**Exercise data**
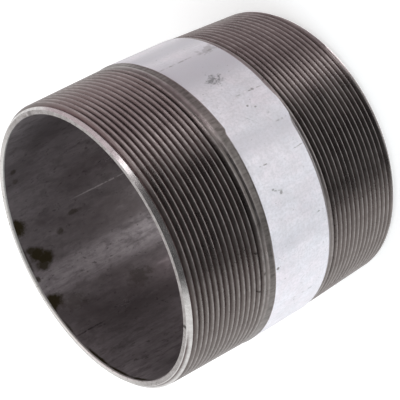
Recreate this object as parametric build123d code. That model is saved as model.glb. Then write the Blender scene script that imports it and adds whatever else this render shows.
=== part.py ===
"""A short steel nipple that joins two 4 inch pipe fittings.

It is one piece of zinc-coated tube. A die has cut a taper pipe thread on each end, down to
bare steel, and the zinc is left as a plain band between the two threads. The nipple stands
on its lower end, with the middle of that end's face at the origin and its axis along +Z.

Each threaded end is modelled by the outline that the die leaves: a flat ring of a face, a
chamfer that leads the thread in from just under its roots, the cone that the thread's crests
lie on, which grows by 1 in 16 of its diameter, and a small step up to the tube where the die
stopped. The turns themselves are too fine for this model. They lie inside that cone, no
deeper than the thread's height.
"""

from build123d import *
import os

# Tube, in millimetres
length = 101.6
tube_diameter = 114.3
wall = 5.0
bore_bevel = 0.3

# Taper pipe thread of 11 turns to the inch. Its size is given at the gauge plane, where the
# crests are this much smaller across than the tube that they were cut from.
pitch = 25.4 / 11
height_per_pitch = 0.640327
taper = 1 / 16
gauge_length = 25.4
gauge_drop = 1.27

# What the die and the deburring tool did at each end, as distances in from that end's face
lead_chamfer = 1.8
chamfer_under_roots = 0.3
upper_cut = 39.1
lower_cut = 37.0
step_run = 0.4

tube_radius = tube_diameter / 2
bore_radius = tube_radius - wall
gauge_radius = (tube_diameter - gauge_drop) / 2
thread_height = height_per_pitch * pitch


def crest_radius(depth):
    """Radius of the cone that the crests lie on, at a distance in from the end's face."""
    return gauge_radius + (depth - gauge_length) * taper / 2


def threaded_end(cut):
    """Outline of one threaded end, from its face to the tube, as (radius, distance in)."""
    face_edge = (crest_radius(0) - thread_height - chamfer_under_roots, 0)
    first_crest = (crest_radius(lead_chamfer), lead_chamfer)
    last_crest = (crest_radius(cut - step_run), cut - step_run)
    plain_tube = (tube_radius, cut)
    return [face_edge, first_crest, last_crest, plain_tube]


def nipple_section():
    """The section through the wall on one side of the axis, as (radius, height) points."""
    lower_end = threaded_end(lower_cut)
    upper_end = [(radius, length - depth) for radius, depth in threaded_end(upper_cut)]
    bore = [
        (bore_radius + bore_bevel, length),
        (bore_radius, length - bore_bevel),
        (bore_radius, bore_bevel),
        (bore_radius + bore_bevel, 0),
    ]
    return lower_end + upper_end[::-1] + bore


with BuildPart() as nipple:
    with BuildSketch(Plane.XZ):
        with BuildLine():
            Polyline(nipple_section(), close=True)
        make_face()
    revolve(axis=Axis.Z)

os.makedirs("parts", exist_ok=True)
export_step(nipple.part, "parts/pipe_nipple.step")
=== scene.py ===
# %% [markdown]
# A 4 inch pipe nipple, standing on its end.
#
# The real thing is a short piece of zinc-coated tube. A die has cut a taper thread on each
# end, and that took the zinc off, so only a band round the middle is still silvery white.
# The solid model gives the tube, the cones that the crests lie on and the steps beside the
# band. What it leaves out is the thread itself, and that is what this script adds: a real
# helix, with flanks that catch the light, and a finish for each of the four kinds of surface.

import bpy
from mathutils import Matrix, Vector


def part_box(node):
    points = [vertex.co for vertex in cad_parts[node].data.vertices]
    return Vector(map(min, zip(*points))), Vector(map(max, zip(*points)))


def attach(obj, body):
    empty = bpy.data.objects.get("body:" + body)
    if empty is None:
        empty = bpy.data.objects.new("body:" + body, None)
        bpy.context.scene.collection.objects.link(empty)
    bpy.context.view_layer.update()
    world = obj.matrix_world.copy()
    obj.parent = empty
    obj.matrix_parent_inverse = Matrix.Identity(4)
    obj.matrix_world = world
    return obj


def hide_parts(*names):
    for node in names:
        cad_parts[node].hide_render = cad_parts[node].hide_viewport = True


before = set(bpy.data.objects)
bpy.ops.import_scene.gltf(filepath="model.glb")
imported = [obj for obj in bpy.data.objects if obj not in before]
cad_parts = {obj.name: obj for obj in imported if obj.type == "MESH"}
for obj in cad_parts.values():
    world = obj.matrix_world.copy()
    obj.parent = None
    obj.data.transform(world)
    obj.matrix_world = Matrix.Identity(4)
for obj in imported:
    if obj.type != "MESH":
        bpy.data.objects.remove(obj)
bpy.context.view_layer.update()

import math

import bpy
import numpy as np
from mathutils import Quaternion, Vector

scene = bpy.context.scene
MM = 0.001

# %% [markdown]
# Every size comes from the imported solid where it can. Its box gives the length and the tube's
# radius. The thread is a standard one: 11 turns to the inch, on a cone that widens by 1 in 16,
# with flanks that meet at 55 degrees, which makes it 0.64 of a pitch deep.

# %% Sizes, in metres
low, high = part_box("pipe_nipple")
LENGTH = high[2] - low[2]
TUBE_RADIUS = (high[0] - low[0]) / 2
WALL = 5.0 * MM
BORE_RADIUS = TUBE_RADIUS - WALL
BORE_BEVEL = 0.3 * MM

PITCH = 25.4 * MM / 11
THREAD_HEIGHT = 0.640327 * PITCH
TAPER = 1 / 16
GAUGE_LENGTH = 25.4 * MM
GAUGE_RADIUS = TUBE_RADIUS - 0.635 * MM
LEAD_CHAMFER = 1.8 * MM
FACE_RADIUS = GAUGE_RADIUS - GAUGE_LENGTH * TAPER / 2 - THREAD_HEIGHT - 0.3 * MM
STEP_RUN = 0.4 * MM
print("length %.1f mm, tube radius %.2f mm" % (LENGTH / MM, TUBE_RADIUS / MM))

# %% [markdown]
# A thread is one groove wound round a cone. Its depth depends on a single number, the phase:
# how far a point is along the axis, counted in pitches from the nearest crest of the helix.
# As the angle goes once round, a right-hand crest climbs by one pitch. So the whole surface
# is a formula, and no groove has to be swept or cut out of the tube.

# %% The thread's groove
CREST_HALF = 1 / 12
ROOT_HALF = 1 / 12


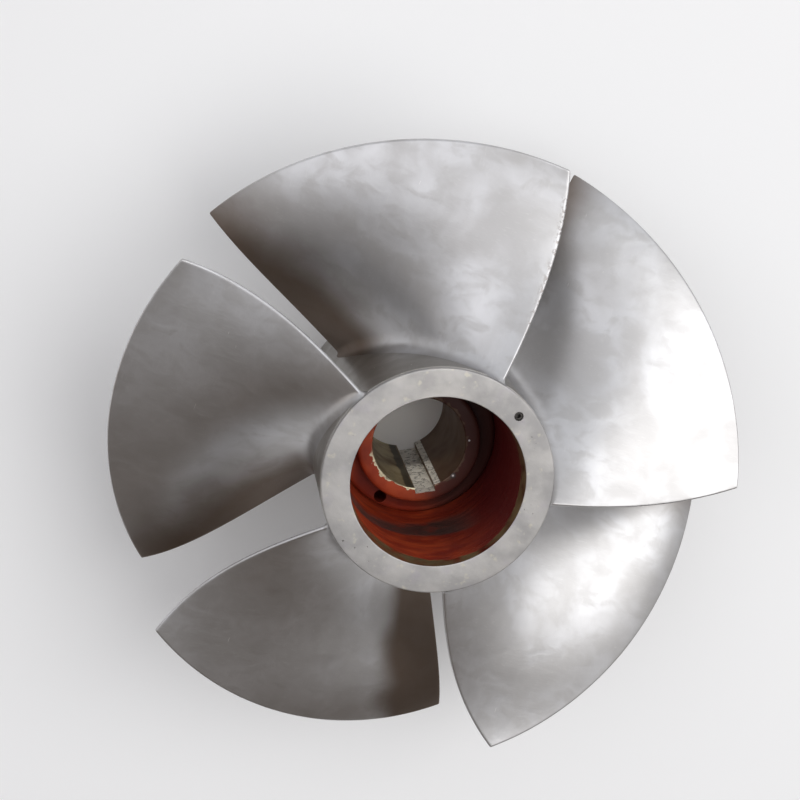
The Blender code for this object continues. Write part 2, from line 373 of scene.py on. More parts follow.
def bore_finish():
    bore = Finish("machined_shaft_bore", 0.5, 0.6)
    mottle = bore.cloud(40.0, 5.0)
    across = bore.along(bore.place, polar(1.0, KEY_ANGLE + 90)) + (mottle - 0.5) * DARK_STRIP_RAGGED
    dark_strip = across.between(*DARK_STRIP_START) * (1.0 - across.between(*DARK_STRIP_END))
    # Painted shade darkens the side of the bore that lies in shadow
    shaded_side = bore.along(bore.place, polar(1.0, SHADED_SIDE)).between(-0.03, 0.02)
    tone = bore.blend(mottle.between(0.35, 0.70), BORE_OLIVE, BORE_BROWN)
    tone = bore.blend(shaded_side * 0.9, tone, BORE_SHADE)
    tone = bore.blend(dark_strip * 0.85, tone, BORE_DARK_STRIP)
    normal = turned_relief(bore, BORE_PITCH, mottle)
    bore.paint(Base_Color=tone, Roughness=mottle * 0.2 + 0.4, Normal=normal)
    return bore.material


shaft_steel = bore_finish()
print("made", shaft_steel.name)

# %% [markdown]
# ## The screw's steel
#
# The grub screw in the ring's face is small and nearly black. A plain dark colour would look
# like a hole, so a fine grain lets a few glints through.

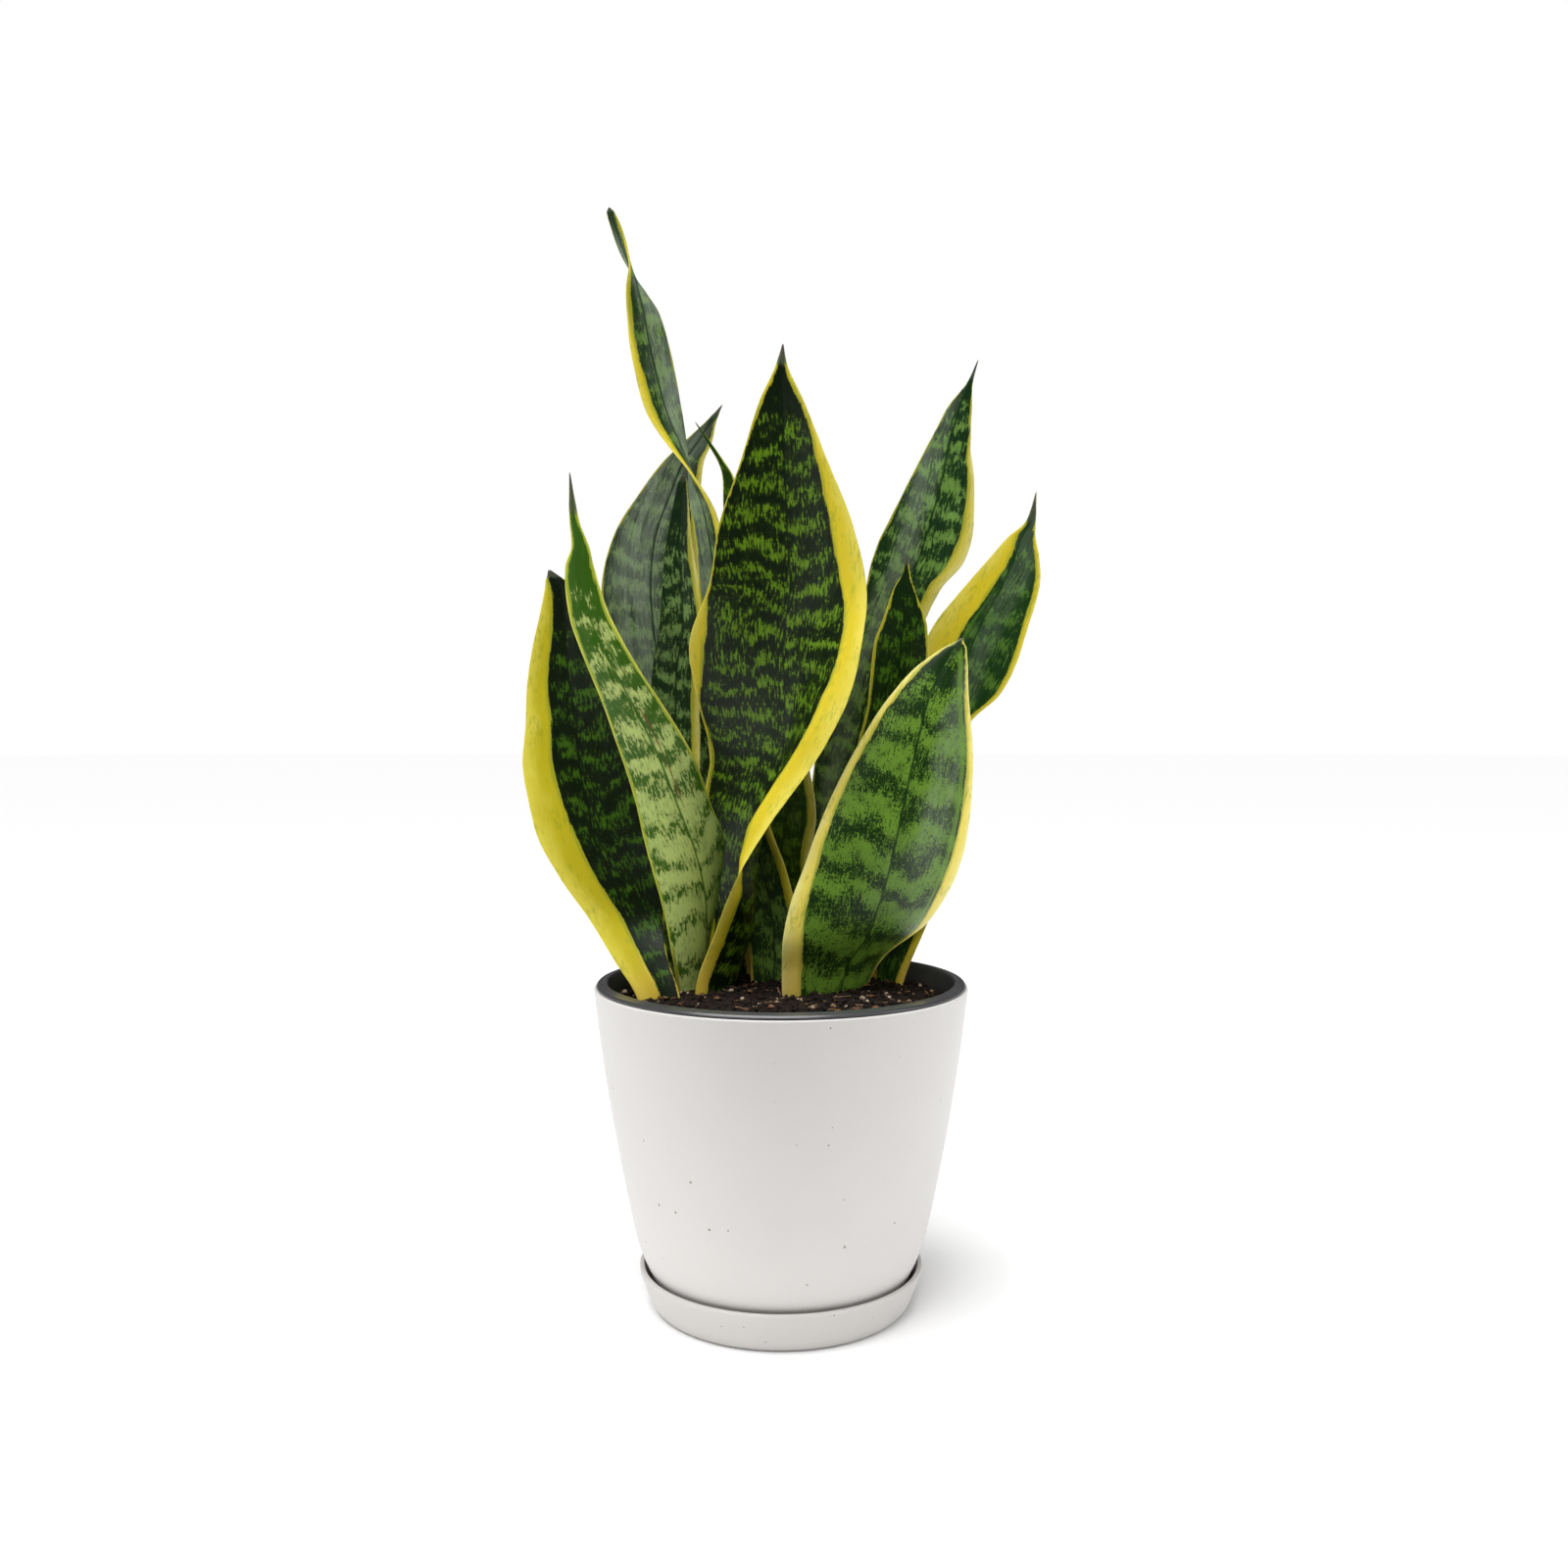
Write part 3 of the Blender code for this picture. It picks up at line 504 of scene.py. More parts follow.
def buildLeaf(name, shape, material, seed):
    # a round bar, cut into steps, then laid out as a bent blade; each point keeps its place
    # across and along the blade, and its distance from the yellow edge and the tip
    stations, runs = layOut(shape)
    last = len(stations) - 1
    bm = bmesh.new()
    bmesh.ops.create_cone(bm, cap_ends=True, segments=leafShape["sides"], radius1=1, radius2=1,
                          depth=1)
    upright = [e for e in bm.edges if abs(e.verts[0].co.z - e.verts[1].co.z) > 0.5]
    bmesh.ops.subdivide_edges(bm, edges=upright, cuts=last - 1, use_grid_fill=True)
    skin = bm.verts.layers.float_vector.new("skin")
    edges = bm.verts.layers.float_vector.new("edges")
    heights, lefts, rights = zip(*shape["margins"])

    for vert in bm.verts:
        turn = atan2(vert.co.y, vert.co.x)
        across, behind = cos(turn), sin(turn)
        step = round(min(max(vert.co.z + 0.5, 0.0), 1.0) * last)
        x, y, z, width, facing, bend, thickness = stations[step]
        toTip = min((last - step) / leafShape["tipSteps"], 1.0) ** leafShape["tipCurve"]
        closing = leafShape["tipClosed"] + (1 - leafShape["tipClosed"]) * toTip
        width, thickness, run = width * closing, thickness * closing, runs[step]
        low, high = stations[max(step - 1, 0)], stations[min(step + 1, last)]
        rise = Vector((high - low)[:3]).normalized()
        side = Vector((cos(radians(facing)), sin(radians(facing)), 0.0))
        front = Vector((side.y, -side.x, 0.0))
        arc = radians(bend) if abs(bend) > 1 else radians(1)
        radius = width / arc

        drift, wave, free = edgeWave(run, z, width, across, seed)
        stretch = 1 + 2 * drift * abs(across) / max(width, leafShape["driftWidth"])
        angle = across * arc / 2 * stretch
        point = Vector((x, y, z)) + side * radius * sin(angle) + front * radius * (1 - cos(angle))
        along = across * width / 2
        if "flares" in shape:
            point += flareShift(shape, z, along, width, radius, side, front)
        outward = side * sin(angle) - front * cos(angle)
        fold = leafShape["crease"] * free * np.exp(-(along / leafShape["creaseWidth"]) ** 2)
        vert.co = (point + outward * (behind * thickness / 2 + wave + fold)) * mm
        vert.co.z += soilTop

        left, right = (np.interp(z, heights, widths) for widths in (lefts, rights))
        even = abs(left - right) < 0.1
        margin = (left + right) / 2 if even else (left if along < 0 else right)
        inside = min(along + width / 2 - left, width / 2 - along - right)
        vert[skin] = (along, run + along * side.dot(rise), seed * 10.0)
        vert[edges] = (inside, margin, runs[-1] - run)
    bmesh.ops.recalc_face_normals(bm, faces=bm.faces)
    slot = "leaf_pale" if shape["look"] == "pale" else "leaf"
    return toMesh(name, bm, [material], [shape["node"]])


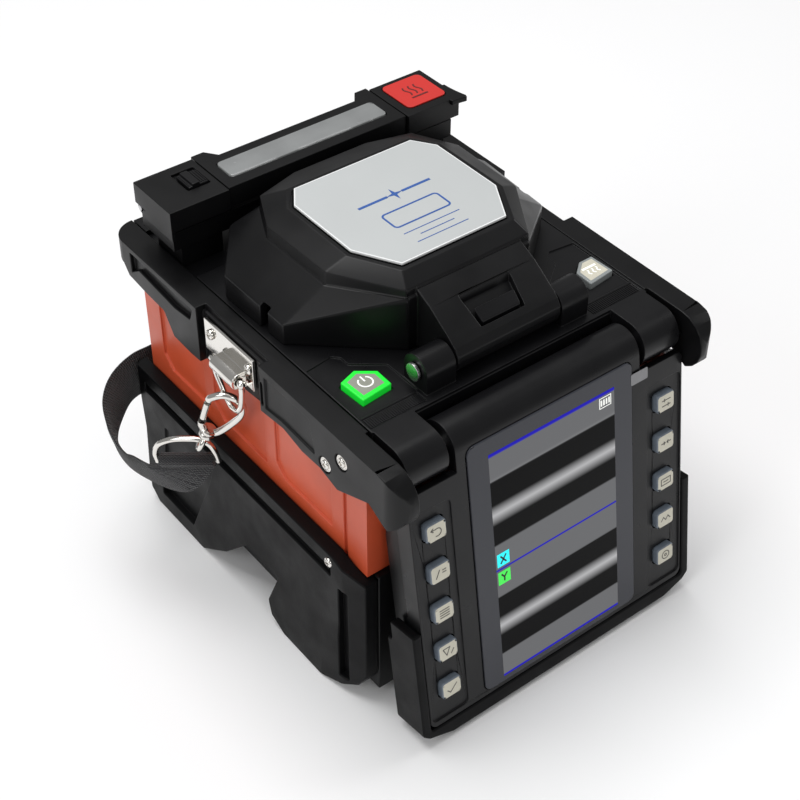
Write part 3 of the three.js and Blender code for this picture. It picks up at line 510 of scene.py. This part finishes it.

**Written request**
In the listing above, locate the line containing "with BuildPart() as" and the line containing "from mathutils import Matrix, Vector", then transcribe both and every line between them verbatim.

**Result for this task**
with BuildPart() as nipple:
    with BuildSketch(Plane.XZ):
        with BuildLine():
            Polyline(nipple_section(), close=True)
        make_face()
    revolve(axis=Axis.Z)

os.makedirs("parts", exist_ok=True)
export_step(nipple.part, "parts/pipe_nipple.step")
=== scene.py ===
# %% [markdown]
# A 4 inch pipe nipple, standing on its end.
#
# The real thing is a short piece of zinc-coated tube. A die has cut a taper thread on each
# end, and that took the zinc off, so only a band round the middle is still silvery white.
# The solid model gives the tube, the cones that the crests lie on and the steps beside the
# band. What it leaves out is the thread itself, and that is what this script adds: a real
# helix, with flanks that catch the light, and a finish for each of the four kinds of surface.

import bpy
from mathutils import Matrix, Vector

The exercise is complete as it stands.